_WHAT IS NEEDED:_ Repeat each line of the material exactly.

::: SOURCE MATERIAL :::

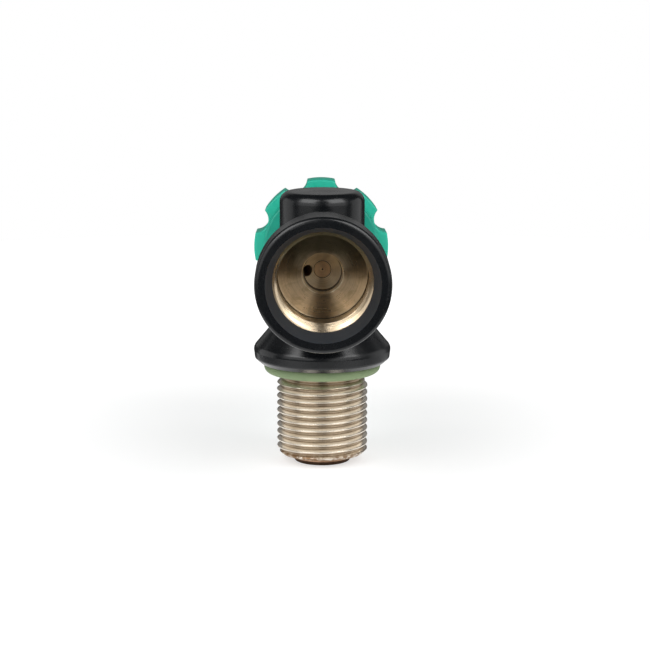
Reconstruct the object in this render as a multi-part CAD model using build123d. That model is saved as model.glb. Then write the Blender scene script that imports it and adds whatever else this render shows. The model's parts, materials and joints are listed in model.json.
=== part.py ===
"""In-line cylinder valve with a neck thread below, a threaded outlet in front and a
lobed handwheel behind. The outlet and the handwheel share one level axis.

Frame: +Z up the neck, +Y from the outlet towards the handwheel. The origin is on the
neck's axis, in the plane where the skirt seats on the cylinder. Sizes are millimetres.
"""
from build123d import *
import math
import os

os.makedirs("parts", exist_ok=True)

# ---------------------------------------------------------------- driving sizes
# where things are
axis_height = 26.8          # seat plane up to the outlet's axis
outlet_reach = 36.0         # neck axis forward to the outlet's face
barrel_reach = 24.0         # neck axis back to the barrel's rear face

# neck and skirt
neck_thread = 25.0          # M25 x 2
neck_pitch = 2.0
stem_length = 25.6          # seat plane down to the stem's end
stem_bore = 8.0
stem_chamfer = 1.2
journal_end = 2.8           # plain journal under the skirt that carries the O-ring
journal_clearance = 0.05
relief_turns = 0.8          # the undercut above the thread, in turns of its pitch
relief_below_root = 0.2
seat_land = 0.8             # flat ring of the skirt that meets the cylinder
recess_depth = 0.7
recess_clearance = 0.07
rim_overhang = 2.0          # the skirt's widest line outside its foot
rim_height = 4.35
rim_round = 2.0
rim_taper = 0.35            # narrower at the foot of the rim's side
rim_foot = 1.4              # height of the bevel under the rim
rim_foot_round = 0.8
skirt_slope = 40.0          # degrees from upright, the cone above the rim
trunk_diameter = 23.2
trunk_top = 20.4            # the outlet's axis up to the trunk's flat top
trunk_round = 2.8
trunk_blend = 2.5           # hollow radius where the cone meets the trunk

# O-ring of the neck, whose bore is the thread's diameter
neck_ring_section = 3.53

# inlet bush and filter in the stem's end
bush_flange = 16.0
bush_flange_height = 2.2
bush_flange_taper = 0.3
bush_shank = 12.0
bush_shank_length = 5.0
bush_shoulder = 0.8         # inside the stem's bore, where the bush ends
filter_diameter = 8.0
filter_length = 4.0
filter_wall = 1.5
filter_sunk = 0.6           # into the bush's mouth

# outlet collar and socket
collar_diameter = 35.6
collar_length = 11.0
collar_round = 1.2
tube_diameter = 28.6        # the body from the collar to past the trunk
tube_end = 13.5             # from the neck's axis
collar_taper = 3.0
collar_back_round = 1.0
tube_step_round = 0.6
body_blend = 2.0            # hollow radius where the tube meets the trunk
lead_in_mouth = 30.1
lead_in_end = 26.4
lead_in_depth = 6.0
outlet_bore = 24.2          # crest of the M26 x 2 thread, and the plain bore past it
outlet_depth = 21.0
pocket_mouth = 10.8
pocket_foot = 10.2
pocket_straight = 4.3
pocket_round = 0.4
pocket_depth = 7.4

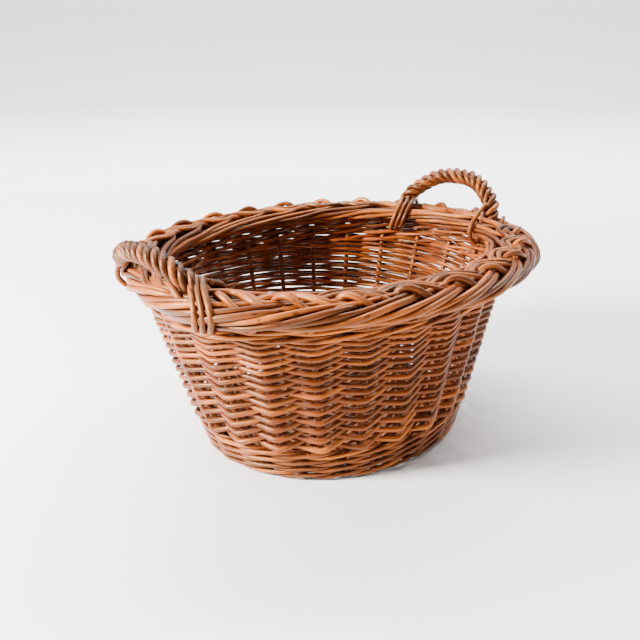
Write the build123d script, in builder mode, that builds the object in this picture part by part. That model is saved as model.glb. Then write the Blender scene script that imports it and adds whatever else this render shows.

:::

_REPLY:_
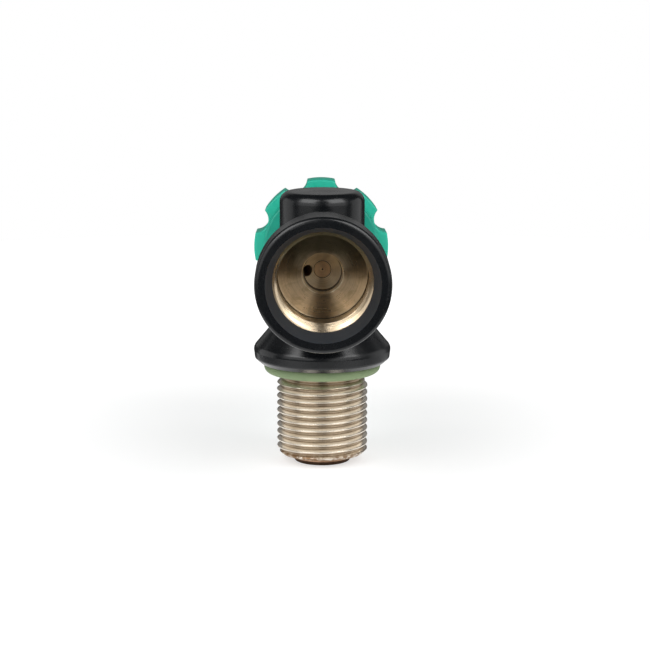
Reconstruct the object in this render as a multi-part CAD model using build123d. That model is saved as model.glb. Then write the Blender scene script that imports it and adds whatever else this render shows. The model's parts, materials and joints are listed in model.json.
=== part.py ===
"""In-line cylinder valve with a neck thread below, a threaded outlet in front and a
lobed handwheel behind. The outlet and the handwheel share one level axis.

Frame: +Z up the neck, +Y from the outlet towards the handwheel. The origin is on the
neck's axis, in the plane where the skirt seats on the cylinder. Sizes are millimetres.
"""
from build123d import *
import math
import os

os.makedirs("parts", exist_ok=True)

# ---------------------------------------------------------------- driving sizes
# where things are
axis_height = 26.8          # seat plane up to the outlet's axis
outlet_reach = 36.0         # neck axis forward to the outlet's face
barrel_reach = 24.0         # neck axis back to the barrel's rear face

# neck and skirt
neck_thread = 25.0          # M25 x 2
neck_pitch = 2.0
stem_length = 25.6          # seat plane down to the stem's end
stem_bore = 8.0
stem_chamfer = 1.2
journal_end = 2.8           # plain journal under the skirt that carries the O-ring
journal_clearance = 0.05
relief_turns = 0.8          # the undercut above the thread, in turns of its pitch
relief_below_root = 0.2
seat_land = 0.8             # flat ring of the skirt that meets the cylinder
recess_depth = 0.7
recess_clearance = 0.07
rim_overhang = 2.0          # the skirt's widest line outside its foot
rim_height = 4.35
rim_round = 2.0
rim_taper = 0.35            # narrower at the foot of the rim's side
rim_foot = 1.4              # height of the bevel under the rim
rim_foot_round = 0.8
skirt_slope = 40.0          # degrees from upright, the cone above the rim
trunk_diameter = 23.2
trunk_top = 20.4            # the outlet's axis up to the trunk's flat top
trunk_round = 2.8
trunk_blend = 2.5           # hollow radius where the cone meets the trunk

# O-ring of the neck, whose bore is the thread's diameter
neck_ring_section = 3.53

# inlet bush and filter in the stem's end
bush_flange = 16.0
bush_flange_height = 2.2
bush_flange_taper = 0.3
bush_shank = 12.0
bush_shank_length = 5.0
bush_shoulder = 0.8         # inside the stem's bore, where the bush ends
filter_diameter = 8.0
filter_length = 4.0
filter_wall = 1.5
filter_sunk = 0.6           # into the bush's mouth

# outlet collar and socket
collar_diameter = 35.6
collar_length = 11.0
collar_round = 1.2
tube_diameter = 28.6        # the body from the collar to past the trunk
tube_end = 13.5             # from the neck's axis
collar_taper = 3.0
collar_back_round = 1.0
tube_step_round = 0.6
body_blend = 2.0            # hollow radius where the tube meets the trunk
lead_in_mouth = 30.1
lead_in_end = 26.4
lead_in_depth = 6.0
outlet_bore = 24.2          # crest of the M26 x 2 thread, and the plain bore past it
outlet_depth = 21.0
pocket_mouth = 10.8
pocket_foot = 10.2
pocket_straight = 4.3
pocket_round = 0.4
pocket_depth = 7.4

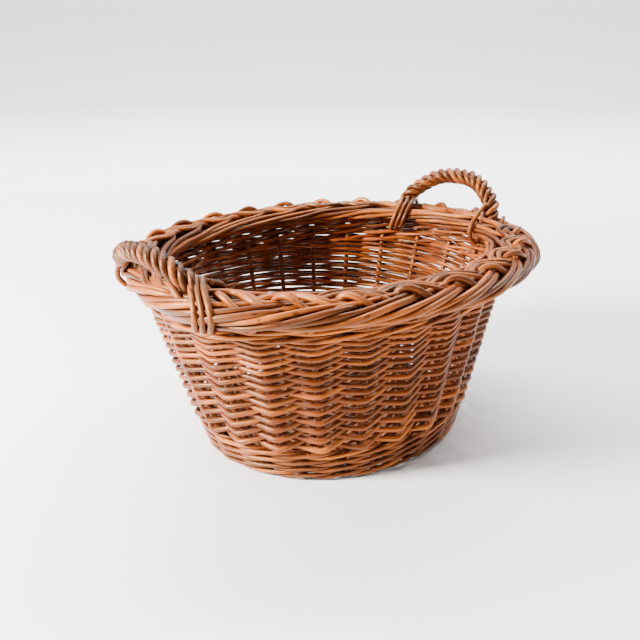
Write the build123d script, in builder mode, that builds the object in this picture part by part. That model is saved as model.glb. Then write the Blender scene script that imports it and adds whatever else this render shows.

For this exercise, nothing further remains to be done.